The object will be filled with points and solved with the points treated as hard spheres, giving a dry-sand effect.
The default substeps of 1 is usually not sufficient for grains, so the substeps will be increased to 5 to provide better initial values.
Using Vellum Grains
Select the geometry object to configure as vellum grains.
Click the Vellum Grains tool on the Vellum tab.
There is a Surface Collider tool on the Vellum shelf that you can use for objects that will be colliding with your grains. It is essentially the same as the Deforming Object shelf tool on the Collisions tab, as they are both designed for deforming objects. However the Surface Collider does not try to generate a VDB collision object, which is less expensive.

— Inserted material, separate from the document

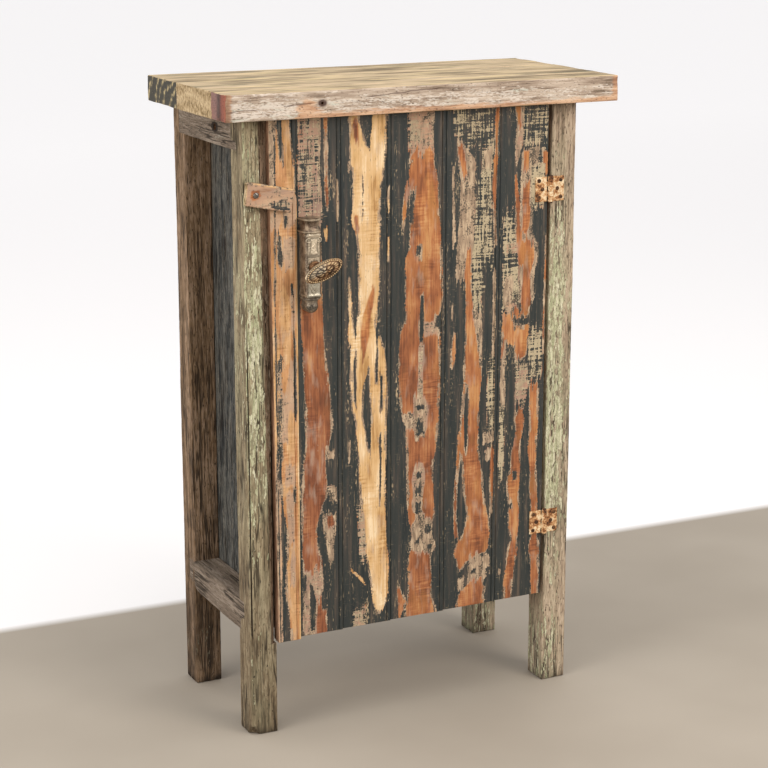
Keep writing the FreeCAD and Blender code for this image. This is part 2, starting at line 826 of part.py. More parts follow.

Working with Vellum Grains
This is very similar to the Dry Sand tool on the Grains shelf. However, it works inside the Vellum world, so you can have the grains interact with other Vellum objects.
One important thing to note is that grains require higher Substeps on the Vellum Solver other Vellum objects. This is not an issue when using the shelf tool, but if you are creating the network manually, you will need to increase this value to at least 5 to prevent the grains from exploding. There is also a special Grain Collisions section on the Advanced tab of the Vellum Solver for more control.
Unlike the other vellum objects, grains has its own Vellum Configure Grain SOP node to set constraints, because it works so differently. There are two ways to create grains. You can either take the incoming points and add grain to them, which will cause them to start bouncing with each other. You can alternatively Create Points from Volume, which is the default. This will treat the incoming geometry as a closed volume, fill it with points, and then configure them as grains.